Friday, 27 October 2023

Halloween 5: The Revenge of Michael Myers (1989)


What do you do when a sequel reinvigorates a franchise, delivers the kind of entertainment and suspense slasher fans want, and caps it all off with one of the best endings in horror movie history? Apparently the preferred course of action would be to renege on said ending, turn Jamie Lloyd (Danielle Harris) from a murderer's heir-apparent into a mute mental patient, unceremoniously kill off "Halloween 4: The Return of Michael Myers" final girl Rachel (Ellie Cornell), have Michael Myers take off his mask and cry, throw in a pair of comedy cops, and introduce a crop of teen characters who'd feel more at home in a "Friday the 13th" movie than they do here. Don't get me wrong: "Halloween 5: The Revenge of Michael Myers" isn't awful (compared to what was going on in the "Friday" and "A Nightmare on Elm Street" sagas it's downright competent), but it's crocked by so many baffling creative decisions, the worst of which is the introduction of the reviled "Thorn" subplot, which in turn leads to one of the stupidest endings to a horror movie ever and ultimately spawned "Halloween: The Curse of Michael Myers".

Set a year after the events of the fourth movie, "Halloween 5" finds Jamie Lloyd confined to the Haddonfield Children's Clinic, where it becomes clear that she shares a telepathic link to her uncle Michael Myers when he awakens from his slumber and begins killing again. Needless to say, Dr. Sam Loomis (Donald Pleasence) is on hand to witness Jamie's visions of her uncle's blood-shedding ways and sets out to stop his former patient once more. Meanwhile, Rachel Carruthers' pal Tina (Wendy Kaplan) and her friends set out for a Halloween night party, not knowing they're on a collision course with a vengeful Myers.

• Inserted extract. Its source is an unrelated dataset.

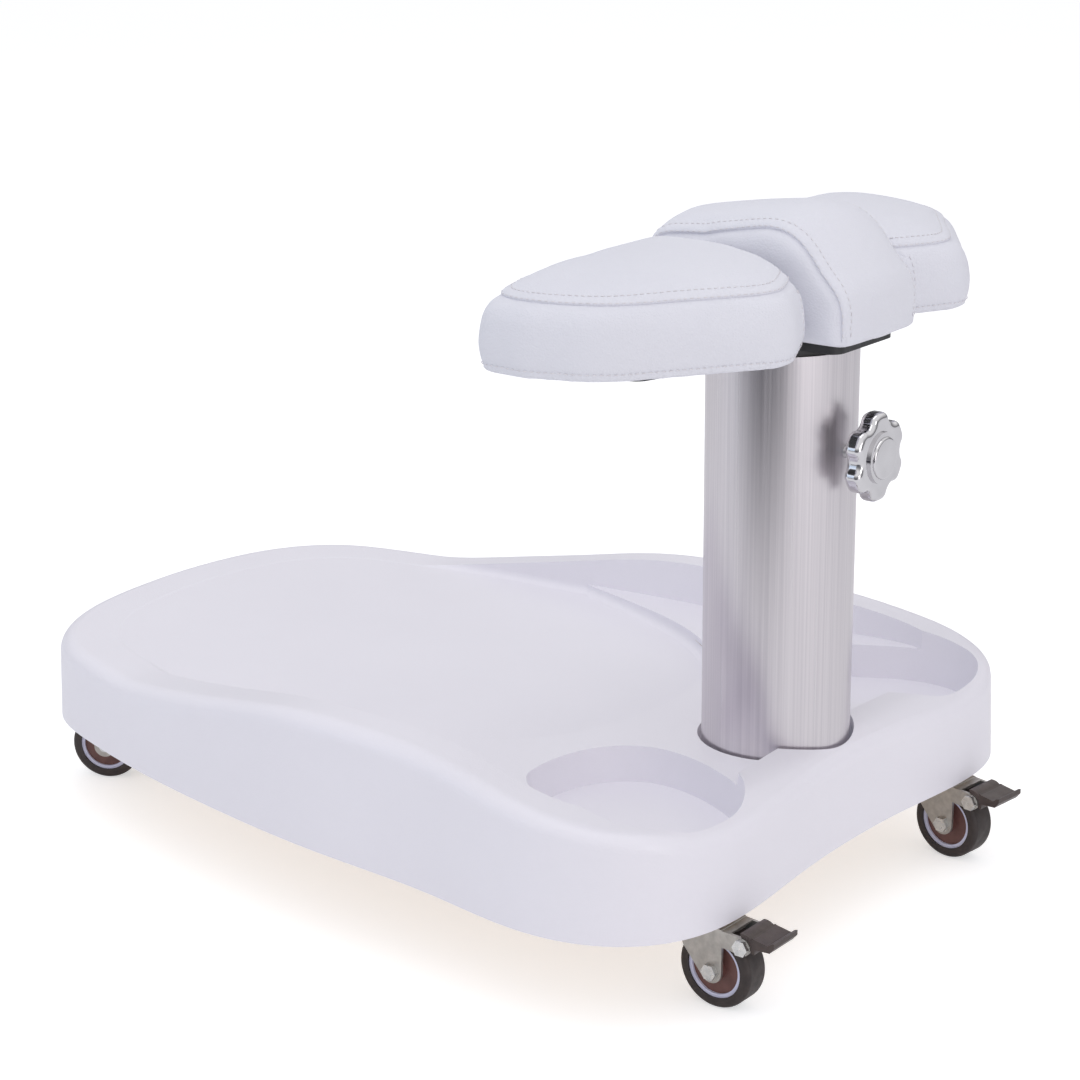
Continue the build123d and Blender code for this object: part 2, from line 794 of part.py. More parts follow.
def cup_part(frame):
    """Upper half of the ball race, a skirted disc under the board."""
    ball_room = ball_centre_z + ball_radius + ball_clearance - cup_bottom
    with BuildPart() as cup:
        with BuildSketch(frame.offset(cup_bottom)):
            Circle(cup_radius)
        extrude(amount=board_underside - cup_bottom)
        with BuildSketch(frame.offset(cup_bottom)):
            Circle(cup_radius - cup_wall)
        extrude(amount=ball_room, mode=Mode.SUBTRACT)
        with BuildSketch(frame.offset(cup_bottom)):
            Circle(stem_radius + run_clearance)
        extrude(amount=board_underside - cup_bottom, mode=Mode.SUBTRACT)
    return cup.part


def cheek_outline(frame):
    """Side view of the fork from the nose to behind the axle."""
    corner_z = crown_top - corner_round
    places = [(-nose_reach + corner_round, corner_z), (caster_trail + cheek_back, corner_z)]
    with BuildSketch(sideways(frame, fork_half_width, 0)) as outline:
        with Locations((caster_trail, wheel_radius)):
            Circle(axle_eye_radius)
        with Locations(*places):
            Circle(corner_round)
        make_hull()
    return outline.sketch


def ear_outline(frame):
    """Side view of the ears that carry the pedal."""
    corner_z = crown_top - corner_round
    with BuildSketch(sideways(frame, fork_half_width, 0)) as outline:
        with Locations((pivot_x, pivot_z)):
            Circle(ear_radius)
        with Locations((caster_trail, corner_z), (caster_trail, corner_z - ear_depth)):
            Circle(corner_round)
        make_hull()
    return outline.sketch


def fork_plan(frame, wall, far_end):
    """Plan of the fork with its nose folded inwards."""
    nose = -nose_reach + wall
    corners = [
        (nose, nose_half_width - wall), (nose_fold_x, fork_half_width - wall),
        (far_end, fork_half_width - wall),
    ]
    corners += [(x, -y) for x, y in reversed(corners)]
    with BuildSketch(frame) as plan:
        with BuildLine():
            Polyline(*corners, close=True)
        make_face()
    return plan.sketch


def fork_part(frame, braked):
    far_end = pivot_x + overrun
    with BuildPart() as fork:
        extrude(cheek_outline(frame), amount=2 * fork_half_width)
        if braked:
            extrude(ear_outline(frame), amount=2 * fork_half_width)
        extrude(fork_plan(frame, 0, far_end), amount=crown_top, mode=Mode.INTERSECT)
        extrude(fork_plan(frame, fork_plate, far_end), amount=crown_underside, mode=Mode.SUBTRACT)
        with BuildSketch(frame):
            Circle(stem_radius + run_clearance)
        extrude(amount=crown_top, mode=Mode.SUBTRACT)
        with BuildSketch(sideways(frame, fork_half_width, 0)):
            with Locations((caster_trail, wheel_radius), (pivot_x, pivot_z)):
                Circle(axle_radius + run_clearance)
        extrude(amount=2 * fork_half_width, mode=Mode.SUBTRACT)
        if braked:
            with BuildSketch(frame):
                with Locations((crown_cut_x, 0)):
                    Rectangle(overrun, 2 * cheek_inner, align=(Align.MIN, Align.CENTER))
            extrude(amount=crown_top, mode=Mode.SUBTRACT)
    return fork.part


def pin_part(frame, x, z):
    """Riveted pin across the fork: hexagon head on one side, upset end on the other."""
    with BuildPart() as pin:
        with BuildSketch(sideways(frame, fork_half_width, 0)):
            with Locations((x, z)):
                Circle(axle_radius)
        extrude(amount=2 * fork_half_width)
        with BuildSketch(sideways(frame, -fork_half_width, 0)):
            with Locations((x, z)):
                hexagon(2 * axle_head_radius)
        extrude(amount=axle_head_height)
        with BuildSketch(sideways(frame, fork_half_width + rivet_height, 0)):
            with Locations((x, z)):
                Circle(axle_head_radius - rivet_height)
        extrude(amount=rivet_height)
    return pin.part


def wheel_disc(frame, radius, bore, half_width):
    with BuildPart() as disc:
        with BuildSketch(sideways(frame, half_width, 0)):
            with Locations((caster_trail, wheel_radius)):
                Circle(radius)
                Circle(bore, mode=Mode.SUBTRACT)
        extrude(amount=2 * half_width)
    return disc.part


def core_part(frame):
    bore = axle_radius + run_clearance
    with BuildPart() as core:
        add(wheel_disc(frame, ring_inner_radius - run_clearance, bore, core_half_width))
        add(wheel_disc(frame, hub_radius, bore, hub_half_width))
    return core.part


def tyre_part(frame):
    with BuildPart() as tyre:
        add(wheel_disc(frame, wheel_radius, ring_outer_radius + run_clearance, wheel_half_width))
        circles = tyre.edges().filter_by(GeomType.CIRCLE)
        fillet([e for e in circles if e.radius > ring_outer_radius + tyre_shoulder], tyre_shoulder)
    return tyre.part


def sector(inner, outer):
    """Ring sector above the pedal pin, drawn about the pin."""
    rays = [(pivot_x, pivot_z)]
    for angle in (band_start_angle, (band_start_angle + band_end_angle) / 2, band_end_angle):
        reach = radians(angle)
        rays.append((pivot_x + overrun * cos(reach), pivot_z + overrun * sin(reach)))
    with BuildSketch() as band:
        with Locations((pivot_x, pivot_z)):
            Circle(outer)
            Circle(inner, mode=Mode.SUBTRACT)
        with BuildLine():
            Polyline(*rays, close=True)
        make_face(mode=Mode.INTERSECT)
    return band.sketch


def pedal_part(frame):
    """Brake pedal: barrel and brake nose between the ears, band and tongue over them."""
    band_outer = ear_radius + pedal_band_gap + pedal_band
    nose = radians(brake_angle)
    nose_reach_out = brake_reach - brake_nose_radius
    tongue = [(pivot_x + x * pedal_tip_reach, pivot_z + z * pedal_lift) for x, z in tongue_shares]
    with BuildPart() as pedal:
        with BuildSketch(sideways(frame, hub_half_width, 0)):
            with Locations((pivot_x, pivot_z)):
                Circle(pedal_barrel_radius)
            with Locations((pivot_x + nose_reach_out * cos(nose), pivot_z + nose_reach_out * sin(nose))):
                Circle(brake_nose_radius)
            add(sector(pedal_barrel_radius / 2, band_outer))
        extrude(amount=2 * hub_half_width)
        with BuildSketch(sideways(frame, pedal_half_width, 0)):
            add(sector(ear_radius + pedal_band_gap, band_outer))
            with BuildLine():
                Polyline(*tongue, close=True)
            make_face()
        extrude(amount=2 * pedal_half_width)
        with BuildSketch(sideways(frame, pedal_half_width, 0)):
            with Locations((pivot_x, pivot_z)):
                Circle(axle_radius + run_clearance)
        extrude(amount=2 * pedal_half_width, mode=Mode.SUBTRACT)
    return pedal.part


def leaf_part(frame):
    """Flat spring under the crown."""
    with BuildPart() as leaf:
        with BuildSketch(frame.offset(crown_underside - leaf_thickness)):
            with Locations((leaf_start, 0)):
                Rectangle(crown_cut_x - leaf_start, 2 * leaf_half_width, align=(Align.MIN, Align.CENTER))
        extrude(amount=leaf_thickness)
    return leaf.part


for name, x, y, turn, braked in casters:
    frame = caster_frame(x, y, turn)
    keep(cup_part(frame), name + "_race_cup")
    keep(fork_part(frame, braked), name + "_fork")
    keep(pin_part(frame, caster_trail, wheel_radius), name + "_axle")
    keep(core_part(frame), name + "_wheel_core")
    bore = ring_inner_radius
    keep(wheel_disc(frame, ring_outer_radius, bore, ring_half_width), name + "_wheel_ring")
    keep(tyre_part(frame), name + "_tyre")
    if braked:
        keep(pedal_part(frame), name + "_brake_pedal")
        keep(pin_part(frame, pivot_x, pivot_z), name + "_pedal_bolt")
        keep(leaf_part(frame), name + "_brake_spring")

with BuildPart() as stem_bolts:
    head_top = crown_underside - ball_clearance
    with BuildSketch(ground.offset(head_top - stem_head_height)):
        with Locations(*caster_places):
            Circle(stem_head_radius)
    extrude(amount=stem_head_height)
    with BuildSketch(ground.offset(head_top)):
        with Locations(*caster_places):
            Circle(stem_radius)
    extrude(amount=board_top + stem_nut_height + stem_end - head_top)

keep(stem_bolts.part, "stem_bolts")

with BuildPart() as stem_nuts:
    with BuildSketch(ground.offset(board_top)):
        with Locations(*caster_places):
            hexagon(stem_nut_flats)
            Circle(stem_radius + run_clearance, mode=Mode.SUBTRACT)
    extrude(amount=stem_nut_height)

keep(stem_nuts.part, "stem_nuts")

with BuildPart() as race_balls:
    for x, y in caster_places:
        with Locations(place(ground, x, y, ball_centre_z)):
            with PolarLocations(ball_pitch_radius, ball_count):
                Sphere(ball_radius)

keep(race_balls.part, "race_balls")
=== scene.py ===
from math import cos, exp, radians, sin

import bpy
from mathutils import Euler, Matrix, Vector, kdtree


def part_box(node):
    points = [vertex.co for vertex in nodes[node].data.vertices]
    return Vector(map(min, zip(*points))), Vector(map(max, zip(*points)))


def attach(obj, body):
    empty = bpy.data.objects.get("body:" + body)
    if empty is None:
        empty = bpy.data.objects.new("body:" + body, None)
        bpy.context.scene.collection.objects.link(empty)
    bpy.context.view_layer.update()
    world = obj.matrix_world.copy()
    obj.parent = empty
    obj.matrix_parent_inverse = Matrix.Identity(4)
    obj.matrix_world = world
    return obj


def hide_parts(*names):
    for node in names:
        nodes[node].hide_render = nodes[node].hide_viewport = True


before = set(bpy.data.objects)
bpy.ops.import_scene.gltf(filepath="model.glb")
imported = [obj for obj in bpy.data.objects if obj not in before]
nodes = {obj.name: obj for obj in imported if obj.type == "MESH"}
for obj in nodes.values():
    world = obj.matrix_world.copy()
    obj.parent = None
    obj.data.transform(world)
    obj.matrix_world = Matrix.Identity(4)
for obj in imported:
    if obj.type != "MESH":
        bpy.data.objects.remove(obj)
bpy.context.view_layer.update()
print("frame loaded,", len(nodes), "nodes")

scene = bpy.context.scene
columnLow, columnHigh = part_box("column_tube")
columnX = (columnLow[0] + columnHigh[0]) / 2
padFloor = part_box("middle_pad")[0][2]


# small helpers

def selectOnly(obj):
    bpy.ops.object.select_all(action="DESELECT")
    obj.select_set(True)
    bpy.context.view_layer.objects.active = obj


def newMaterial(name):
    material = bpy.data.materials.new(name)
    material.use_nodes = True
    tree = material.node_tree
    shader = tree.nodes["Principled BSDF"]
    place = tree.nodes.new("ShaderNodeTexCoord")
    return material, tree, shader, place


noiseLook = {"grainDetail": 4, "driftDetail": 5, "driftFrom": 0.3, "driftTo": 0.7}


def objectPlace(tree, place, stretch):
    # object coordinates, scaled unevenly for a brushed or grained finish
    source = place.outputs["Object"]
    if stretch:
        mapping = tree.nodes.new("ShaderNodeMapping")
        mapping.inputs["Scale"].default_value = stretch
        tree.links.new(source, mapping.inputs["Vector"])
        source = mapping.outputs["Vector"]
    return source


def grainBump(
    tree, place, shader, scale, strength, distance, kind="ShaderNodeTexNoise", stretch=None,
):
    # fine surface relief, added to any that is there
    texture = tree.nodes.new(kind)
    texture.inputs["Scale"].default_value = scale
    if kind == "ShaderNodeTexNoise":
        texture.inputs["Detail"].default_value = noiseLook["grainDetail"]
    tree.links.new(objectPlace(tree, place, stretch), texture.inputs["Vector"])
    bump = tree.nodes.new("ShaderNodeBump")
    bump.inputs["Strength"].default_value = strength
    bump.inputs["Distance"].default_value = distance
    output = "Distance" if kind == "ShaderNodeTexVoronoi" else "Fac"
    tree.links.new(texture.outputs[output], bump.inputs["Height"])
    previous = shader.inputs["Normal"]
    if previous.is_linked:
        tree.links.new(previous.links[0].from_socket, bump.inputs["Normal"])
    tree.links.new(bump.outputs["Normal"], shader.inputs["Normal"])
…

Directed by Domenique Othenin-Girard and photographed by Robert Draper with a flair for arresting visuals, "Halloween 5" is the best looking sequel between John Carpenter's original and Rob Zombie's "Halloween II". Alas, this is in service of a story that bears the tell-tale signs of uninspired development and rushed production. Given the opportunity to take the franchise in a daring, potentially compelling direction with Jamie Lloyd in the antagonist role, the filmmakers instead bank on a repeat Michael Myers performance, which they attempt to jazz up with the introduction of supernatural and emotional flourishes that actually make the movie worse than it would have been had they played it strictly by the numbers. The fact that some goober dressed in black suit and hat has more presence in the movie than Myers himself is just silly.

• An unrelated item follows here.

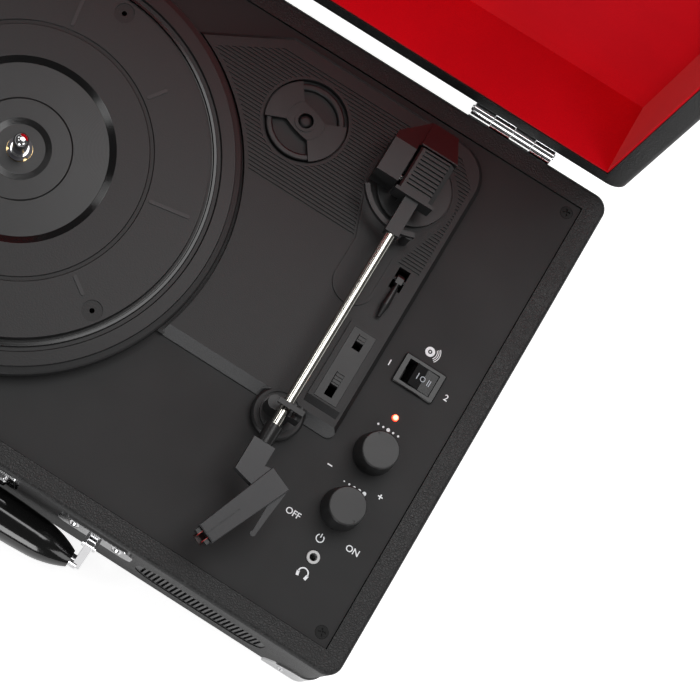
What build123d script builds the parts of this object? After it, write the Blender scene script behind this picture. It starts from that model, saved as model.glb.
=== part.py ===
from build123d import *
import math
import os

# Suitcase record player, millimetres.
# Every piece is drawn in the case frame: X to the right, Y to the rear, Z up, with the
# origin in the middle of the case at the rim where the closed lid meets the base.
# The last section opens the lid and stands the whole thing on its feet.

# ---------------------------------------------------------------- case and lid
CASE_W = 355.0
CASE_D = 255.0
CASE_H = 71.0
WALL = 10.0
CORNER_R = 7.5
WRAP_R = 2.0
FIT = 0.15
BOTTOM_T = 4.0
BLOCK = 19.0
BLOCK_H = 30.0
FOOT_R = 8.0
FOOT_TIP_R = 6.5
FOOT_H = 3.0
FOOT_INSET = 26.0
LID_H = 42.2
LID_TOP = 3.0
LID_GAP = 0.8
LID_EDGE_R = 3.0
LINING_T = 1.2
LID_OPEN_DEG = 95.0

# ---------------------------------------------------------------- corner caps
CAP_T = 0.8
CAP_GAP = 0.05
CAP_REACH = 21.0
CAP_SET = 4.0
RIVET_R = 2.2
RIVET_RISE = 1.0
RIVET_IN = 15.5

# ---------------------------------------------------------------- motor board and deck
BOARD_TOP = -1.2
BOARD_T = 3.0
BOARD_GAP = 0.3
SCREW_IN = 15.4
SCREW_HEAD_R = 2.9
SCREW_HEAD_H = 1.9
SCREW_R = 1.5
SCREW_L = 16.0
SCREW_SLOT = 0.8

DECK_TOP = 4.5
DECK_SKIN = 2.2
DECK_WALL = 2.5
DECK_RIGHT = 122.6
DECK_FRONT = -38.6
DECK_REAR = 112.9
DECK_REAR_LEFT_X = 13.6
DECK_LEFT_X = -25.0
DECK_LEFT_Y = 90.7
DECK_CORNER_R = 18.5
DECK_FRONT_R = 3.5
DECK_BEVEL = 4.9
DECK_EDGE = 1.8
RIB_PITCH = 1.7
RIB_SLOT = 0.85
RIB_DEPTH = 0.6
RIB_FRONT = 46.0
RIB_REAR = 106.8
RIB_RIGHT = 118.4
RIB_BORDER = 5.2

# ---------------------------------------------------------------- platter and drive
PLATTER_X = -63.6
PLATTER_Y = -4.5
PLATTER_R = 101.0
WELL_GAP = 1.6
FLOOR_R = 96.0
FLOOR_T = 2.2
BOARD_HOLE_R = 86.0
MAT_Z = 13.0
MAT_R = 85.6
LABEL_R = 43.5
LABEL_INNER_R = 40.2
LABEL_DROP = 0.9
HUB_R = 11.5
HUB_SLOPE_R = 14.5
HUB_DROP = 1.3
MID_GROOVE_R = 59.5
FINE_GROOVE_R = 23.7
RIM_GROOVE_Z = 9.3
RIM_BAND_Z = 10.7
SKIRT_T = 2.0
SKIRT_Z = 1.6
PLATTER_T = 2.4
MARK_ANGLE = 10.3
MARK_COUNT = 8
MARK_IN_R = 62.3
MARK_SHORT = 10.0
MARK_LONG = 19.5
MARK_W = 1.7
MARK_RISE = 0.5
DIMPLE_R = 80.0
DIMPLE_ANGLE = -34.0
DIMPLE_COUNT = 3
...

For their parts, Donald Pleasence and Danielle Harris turn in solid performances despite working with substandard material. As Tina Williams, Wendy Kaplan is bubbly and endearing in a part that gets way too much hate from franchise fans on account of Rachel's terribly handled death early in the movie. Other cast members do what they can with what they're given, but this movie was just destined to flop. Yes, it remains more tolerable than "Halloween: Resurrection" and more entertaining than either "Halloween III: Season of the Witch" or "Halloween: H20", but that's not exactly a high bar. And the ending. The ending!